What you need to do: Look for the line containing "obj.data.transform(world)" in the listing below. Retype that line and every subsequent line through the last one, and only those.
_ _ _
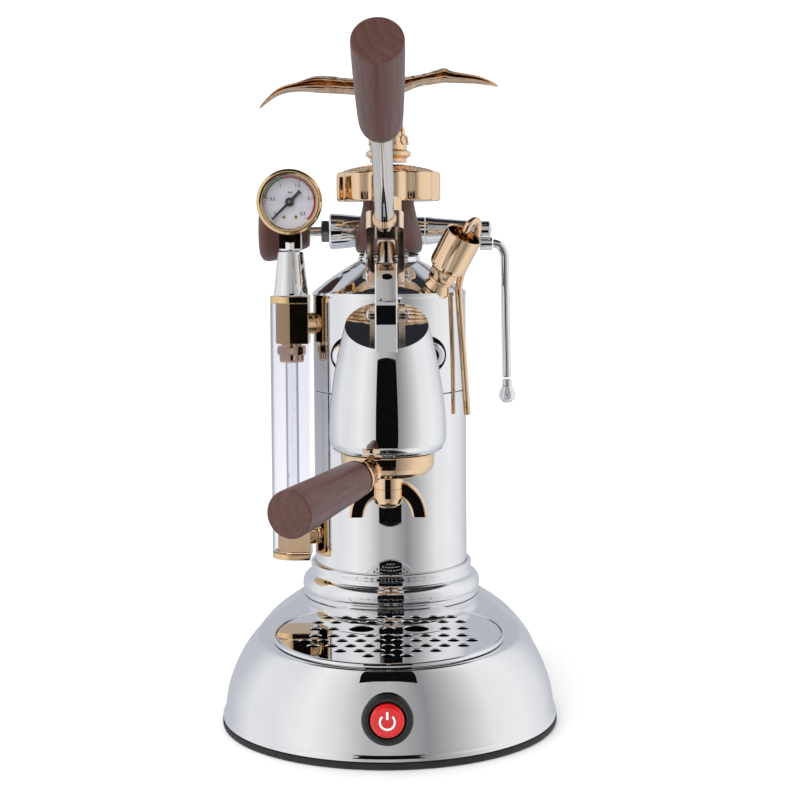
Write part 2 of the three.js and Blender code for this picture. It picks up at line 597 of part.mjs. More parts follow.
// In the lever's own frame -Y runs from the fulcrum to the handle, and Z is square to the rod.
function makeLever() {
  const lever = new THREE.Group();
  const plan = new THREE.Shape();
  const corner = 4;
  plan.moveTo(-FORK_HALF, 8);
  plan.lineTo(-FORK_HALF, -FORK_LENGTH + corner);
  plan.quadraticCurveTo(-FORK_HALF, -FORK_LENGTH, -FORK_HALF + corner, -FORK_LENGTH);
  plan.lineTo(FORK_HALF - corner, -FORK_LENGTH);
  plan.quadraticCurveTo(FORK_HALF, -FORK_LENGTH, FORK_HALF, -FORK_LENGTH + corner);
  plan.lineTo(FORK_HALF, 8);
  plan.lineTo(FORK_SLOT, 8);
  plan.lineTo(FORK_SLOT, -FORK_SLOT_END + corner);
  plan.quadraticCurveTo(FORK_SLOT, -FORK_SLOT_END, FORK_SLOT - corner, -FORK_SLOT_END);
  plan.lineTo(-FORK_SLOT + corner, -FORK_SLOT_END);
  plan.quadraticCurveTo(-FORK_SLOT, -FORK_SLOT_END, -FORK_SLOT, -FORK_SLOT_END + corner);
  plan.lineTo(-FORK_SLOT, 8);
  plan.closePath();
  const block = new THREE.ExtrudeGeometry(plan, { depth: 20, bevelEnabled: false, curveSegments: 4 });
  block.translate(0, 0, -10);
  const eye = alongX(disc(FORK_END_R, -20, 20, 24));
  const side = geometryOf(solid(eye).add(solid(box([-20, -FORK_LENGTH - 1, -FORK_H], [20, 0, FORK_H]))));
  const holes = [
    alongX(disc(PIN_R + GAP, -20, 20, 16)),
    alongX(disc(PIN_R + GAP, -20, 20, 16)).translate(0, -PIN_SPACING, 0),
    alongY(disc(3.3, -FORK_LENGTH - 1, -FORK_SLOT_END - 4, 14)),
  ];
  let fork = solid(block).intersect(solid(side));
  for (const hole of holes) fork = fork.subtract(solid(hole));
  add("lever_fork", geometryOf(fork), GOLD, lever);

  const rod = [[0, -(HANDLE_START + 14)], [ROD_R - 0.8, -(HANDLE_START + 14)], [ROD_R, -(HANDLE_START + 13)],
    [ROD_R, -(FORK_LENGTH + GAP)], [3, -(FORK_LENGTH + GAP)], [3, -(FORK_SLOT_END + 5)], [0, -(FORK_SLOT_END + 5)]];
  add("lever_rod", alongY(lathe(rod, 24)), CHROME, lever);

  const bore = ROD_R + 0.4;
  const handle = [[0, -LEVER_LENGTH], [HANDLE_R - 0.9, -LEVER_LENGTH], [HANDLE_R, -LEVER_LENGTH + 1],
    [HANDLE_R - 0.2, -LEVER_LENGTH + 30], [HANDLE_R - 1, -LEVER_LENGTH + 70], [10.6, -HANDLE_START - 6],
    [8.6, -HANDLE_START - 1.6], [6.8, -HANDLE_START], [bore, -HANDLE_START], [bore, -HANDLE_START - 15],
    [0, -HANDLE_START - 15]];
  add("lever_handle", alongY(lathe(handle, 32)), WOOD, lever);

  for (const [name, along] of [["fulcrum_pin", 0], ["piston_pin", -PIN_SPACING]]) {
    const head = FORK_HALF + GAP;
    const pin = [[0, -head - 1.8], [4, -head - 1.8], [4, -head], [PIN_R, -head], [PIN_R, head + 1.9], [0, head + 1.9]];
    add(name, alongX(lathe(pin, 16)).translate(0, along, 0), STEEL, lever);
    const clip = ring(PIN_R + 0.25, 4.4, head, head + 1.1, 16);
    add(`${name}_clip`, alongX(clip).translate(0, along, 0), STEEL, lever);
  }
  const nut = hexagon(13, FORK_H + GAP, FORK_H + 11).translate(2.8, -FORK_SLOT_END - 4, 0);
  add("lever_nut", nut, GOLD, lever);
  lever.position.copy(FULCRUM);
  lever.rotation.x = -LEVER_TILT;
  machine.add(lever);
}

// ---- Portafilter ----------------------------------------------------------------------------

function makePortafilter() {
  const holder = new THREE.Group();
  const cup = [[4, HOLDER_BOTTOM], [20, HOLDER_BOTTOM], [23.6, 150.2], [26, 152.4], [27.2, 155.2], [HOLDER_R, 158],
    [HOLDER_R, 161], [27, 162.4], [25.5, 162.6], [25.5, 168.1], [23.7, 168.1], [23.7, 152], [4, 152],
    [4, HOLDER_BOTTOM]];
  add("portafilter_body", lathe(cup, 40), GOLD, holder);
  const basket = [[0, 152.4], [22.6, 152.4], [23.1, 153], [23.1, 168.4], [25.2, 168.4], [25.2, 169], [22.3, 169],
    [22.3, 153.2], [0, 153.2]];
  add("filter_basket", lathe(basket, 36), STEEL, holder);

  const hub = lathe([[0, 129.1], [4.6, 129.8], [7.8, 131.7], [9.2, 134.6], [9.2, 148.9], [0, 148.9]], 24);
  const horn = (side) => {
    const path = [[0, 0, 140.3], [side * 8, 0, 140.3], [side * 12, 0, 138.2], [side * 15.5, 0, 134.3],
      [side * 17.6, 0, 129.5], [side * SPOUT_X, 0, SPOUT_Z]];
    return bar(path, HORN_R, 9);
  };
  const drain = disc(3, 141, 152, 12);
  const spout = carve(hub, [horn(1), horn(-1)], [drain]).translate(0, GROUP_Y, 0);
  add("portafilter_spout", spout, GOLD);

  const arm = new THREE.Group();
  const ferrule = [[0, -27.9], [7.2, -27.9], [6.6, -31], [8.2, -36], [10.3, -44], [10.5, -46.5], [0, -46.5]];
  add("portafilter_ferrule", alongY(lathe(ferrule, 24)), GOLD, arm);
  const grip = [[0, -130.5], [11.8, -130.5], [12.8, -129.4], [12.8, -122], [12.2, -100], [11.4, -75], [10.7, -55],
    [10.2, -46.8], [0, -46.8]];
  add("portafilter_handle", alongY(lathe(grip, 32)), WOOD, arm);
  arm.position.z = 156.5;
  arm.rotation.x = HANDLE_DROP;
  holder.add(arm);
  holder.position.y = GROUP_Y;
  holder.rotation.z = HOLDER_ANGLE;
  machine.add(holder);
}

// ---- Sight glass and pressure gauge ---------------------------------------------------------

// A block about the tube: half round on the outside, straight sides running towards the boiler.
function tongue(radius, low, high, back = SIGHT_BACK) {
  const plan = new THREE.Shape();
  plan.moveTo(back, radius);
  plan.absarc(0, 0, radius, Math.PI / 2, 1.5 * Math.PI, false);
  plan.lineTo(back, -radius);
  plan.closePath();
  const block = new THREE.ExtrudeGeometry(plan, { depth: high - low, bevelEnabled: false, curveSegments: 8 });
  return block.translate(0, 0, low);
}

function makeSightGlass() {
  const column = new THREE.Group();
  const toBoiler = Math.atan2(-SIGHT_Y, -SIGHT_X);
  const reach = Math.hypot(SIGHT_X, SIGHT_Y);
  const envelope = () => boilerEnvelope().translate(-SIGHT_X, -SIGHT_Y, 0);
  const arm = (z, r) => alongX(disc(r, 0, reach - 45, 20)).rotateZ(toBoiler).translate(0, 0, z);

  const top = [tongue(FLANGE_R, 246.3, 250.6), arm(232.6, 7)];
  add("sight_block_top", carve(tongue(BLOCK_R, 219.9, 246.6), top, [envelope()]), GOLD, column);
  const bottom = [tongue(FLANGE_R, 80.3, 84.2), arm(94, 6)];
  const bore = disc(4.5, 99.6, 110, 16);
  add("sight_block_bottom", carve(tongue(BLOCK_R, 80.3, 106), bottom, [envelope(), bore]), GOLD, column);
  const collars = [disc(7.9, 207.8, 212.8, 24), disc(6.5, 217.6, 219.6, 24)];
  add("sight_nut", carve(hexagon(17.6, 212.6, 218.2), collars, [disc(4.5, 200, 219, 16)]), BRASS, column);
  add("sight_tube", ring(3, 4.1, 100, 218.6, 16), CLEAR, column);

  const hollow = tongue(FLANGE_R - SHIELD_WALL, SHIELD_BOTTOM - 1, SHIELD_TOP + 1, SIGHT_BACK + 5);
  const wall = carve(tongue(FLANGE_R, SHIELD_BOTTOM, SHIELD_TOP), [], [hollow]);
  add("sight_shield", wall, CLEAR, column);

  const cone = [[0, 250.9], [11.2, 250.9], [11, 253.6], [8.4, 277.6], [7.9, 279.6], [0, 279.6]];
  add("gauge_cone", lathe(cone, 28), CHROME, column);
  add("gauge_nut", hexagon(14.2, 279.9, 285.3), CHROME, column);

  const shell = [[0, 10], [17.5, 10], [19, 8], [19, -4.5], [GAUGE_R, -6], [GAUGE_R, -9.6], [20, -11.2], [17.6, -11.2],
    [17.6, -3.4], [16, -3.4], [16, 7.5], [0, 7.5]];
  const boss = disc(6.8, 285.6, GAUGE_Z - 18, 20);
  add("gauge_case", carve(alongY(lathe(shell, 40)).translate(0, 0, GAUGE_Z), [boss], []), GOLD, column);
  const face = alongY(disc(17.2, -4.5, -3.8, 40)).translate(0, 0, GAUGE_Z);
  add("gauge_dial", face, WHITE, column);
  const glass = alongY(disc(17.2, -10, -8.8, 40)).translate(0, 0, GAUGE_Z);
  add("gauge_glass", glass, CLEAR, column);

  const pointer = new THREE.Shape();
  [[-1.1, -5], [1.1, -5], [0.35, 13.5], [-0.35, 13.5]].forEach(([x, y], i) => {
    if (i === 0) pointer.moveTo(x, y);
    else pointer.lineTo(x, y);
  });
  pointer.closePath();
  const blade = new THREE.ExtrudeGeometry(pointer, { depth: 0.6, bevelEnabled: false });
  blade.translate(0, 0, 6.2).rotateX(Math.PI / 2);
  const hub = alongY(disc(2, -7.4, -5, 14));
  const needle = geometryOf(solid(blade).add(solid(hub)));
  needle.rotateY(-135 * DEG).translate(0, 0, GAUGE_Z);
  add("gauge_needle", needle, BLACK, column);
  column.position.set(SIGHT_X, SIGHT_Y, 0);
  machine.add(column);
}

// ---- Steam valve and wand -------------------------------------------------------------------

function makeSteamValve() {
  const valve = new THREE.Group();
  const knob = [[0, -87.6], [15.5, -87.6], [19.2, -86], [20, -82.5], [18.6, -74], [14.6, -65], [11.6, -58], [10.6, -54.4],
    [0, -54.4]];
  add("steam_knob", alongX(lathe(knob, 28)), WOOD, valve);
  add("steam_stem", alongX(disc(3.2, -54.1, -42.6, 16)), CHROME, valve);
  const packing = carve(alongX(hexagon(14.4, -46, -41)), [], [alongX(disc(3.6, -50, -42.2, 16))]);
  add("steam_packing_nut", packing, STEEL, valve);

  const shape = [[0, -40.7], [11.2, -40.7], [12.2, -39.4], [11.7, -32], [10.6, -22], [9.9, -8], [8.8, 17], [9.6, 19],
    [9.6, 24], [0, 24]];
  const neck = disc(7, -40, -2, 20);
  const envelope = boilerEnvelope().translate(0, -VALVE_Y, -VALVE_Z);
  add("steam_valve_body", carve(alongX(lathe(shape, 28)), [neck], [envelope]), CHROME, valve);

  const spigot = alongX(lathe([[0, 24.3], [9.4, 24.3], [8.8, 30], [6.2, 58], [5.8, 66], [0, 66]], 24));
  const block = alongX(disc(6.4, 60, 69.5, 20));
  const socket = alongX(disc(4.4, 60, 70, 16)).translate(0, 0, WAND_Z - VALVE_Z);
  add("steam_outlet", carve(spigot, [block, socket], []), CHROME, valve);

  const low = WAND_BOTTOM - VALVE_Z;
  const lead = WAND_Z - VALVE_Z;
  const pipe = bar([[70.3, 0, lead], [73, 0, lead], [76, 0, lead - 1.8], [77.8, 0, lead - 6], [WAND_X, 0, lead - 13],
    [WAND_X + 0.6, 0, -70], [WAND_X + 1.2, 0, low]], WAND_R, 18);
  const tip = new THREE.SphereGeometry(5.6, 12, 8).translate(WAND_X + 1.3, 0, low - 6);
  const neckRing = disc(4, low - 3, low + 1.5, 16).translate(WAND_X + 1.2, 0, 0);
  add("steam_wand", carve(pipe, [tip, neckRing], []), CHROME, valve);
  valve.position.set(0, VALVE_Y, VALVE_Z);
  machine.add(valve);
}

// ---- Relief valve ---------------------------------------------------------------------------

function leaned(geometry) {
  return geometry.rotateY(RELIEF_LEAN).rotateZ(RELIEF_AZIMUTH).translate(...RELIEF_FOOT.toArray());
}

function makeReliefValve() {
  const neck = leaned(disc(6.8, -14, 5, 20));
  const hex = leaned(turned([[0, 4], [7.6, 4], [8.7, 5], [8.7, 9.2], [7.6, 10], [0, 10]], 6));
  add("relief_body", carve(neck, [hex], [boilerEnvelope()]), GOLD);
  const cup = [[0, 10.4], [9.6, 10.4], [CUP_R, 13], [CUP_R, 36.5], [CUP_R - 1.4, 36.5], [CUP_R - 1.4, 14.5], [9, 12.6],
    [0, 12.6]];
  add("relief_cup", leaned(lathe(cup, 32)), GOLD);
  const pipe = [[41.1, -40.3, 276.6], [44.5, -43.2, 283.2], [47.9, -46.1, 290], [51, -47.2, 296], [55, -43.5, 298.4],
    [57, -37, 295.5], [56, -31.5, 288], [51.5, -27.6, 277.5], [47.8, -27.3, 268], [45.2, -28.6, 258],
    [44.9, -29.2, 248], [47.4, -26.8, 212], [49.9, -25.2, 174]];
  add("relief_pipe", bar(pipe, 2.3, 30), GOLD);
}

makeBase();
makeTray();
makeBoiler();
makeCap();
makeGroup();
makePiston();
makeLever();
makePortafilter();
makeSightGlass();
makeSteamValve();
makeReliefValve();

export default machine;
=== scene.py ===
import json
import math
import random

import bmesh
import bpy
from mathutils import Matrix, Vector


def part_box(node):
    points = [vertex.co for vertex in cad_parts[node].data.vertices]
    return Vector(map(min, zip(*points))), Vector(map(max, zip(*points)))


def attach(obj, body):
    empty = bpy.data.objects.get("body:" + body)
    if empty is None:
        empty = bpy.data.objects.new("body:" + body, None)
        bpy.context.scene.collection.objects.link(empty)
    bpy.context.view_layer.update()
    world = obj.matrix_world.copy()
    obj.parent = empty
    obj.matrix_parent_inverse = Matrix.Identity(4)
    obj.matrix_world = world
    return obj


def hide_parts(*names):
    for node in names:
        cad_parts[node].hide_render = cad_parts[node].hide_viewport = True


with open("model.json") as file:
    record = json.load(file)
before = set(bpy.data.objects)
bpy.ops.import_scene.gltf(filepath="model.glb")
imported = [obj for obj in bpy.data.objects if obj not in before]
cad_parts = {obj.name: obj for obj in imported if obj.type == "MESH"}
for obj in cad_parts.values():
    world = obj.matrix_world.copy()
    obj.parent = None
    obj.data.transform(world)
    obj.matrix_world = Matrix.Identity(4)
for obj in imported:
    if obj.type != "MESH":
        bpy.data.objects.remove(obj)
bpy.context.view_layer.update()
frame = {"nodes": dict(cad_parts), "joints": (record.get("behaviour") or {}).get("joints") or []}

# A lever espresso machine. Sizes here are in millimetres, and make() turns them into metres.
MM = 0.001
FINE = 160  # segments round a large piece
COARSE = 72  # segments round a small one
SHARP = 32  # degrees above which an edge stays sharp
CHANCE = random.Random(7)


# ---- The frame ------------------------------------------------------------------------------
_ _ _
Task output:
    obj.data.transform(world)
    obj.matrix_world = Matrix.Identity(4)
for obj in imported:
    if obj.type != "MESH":
        bpy.data.objects.remove(obj)
bpy.context.view_layer.update()
frame = {"nodes": dict(cad_parts), "joints": (record.get("behaviour") or {}).get("joints") or []}

# A lever espresso machine. Sizes here are in millimetres, and make() turns them into metres.
MM = 0.001
FINE = 160  # segments round a large piece
COARSE = 72  # segments round a small one
SHARP = 32  # degrees above which an edge stays sharp
CHANCE = random.Random(7)


# ---- The frame ------------------------------------------------------------------------------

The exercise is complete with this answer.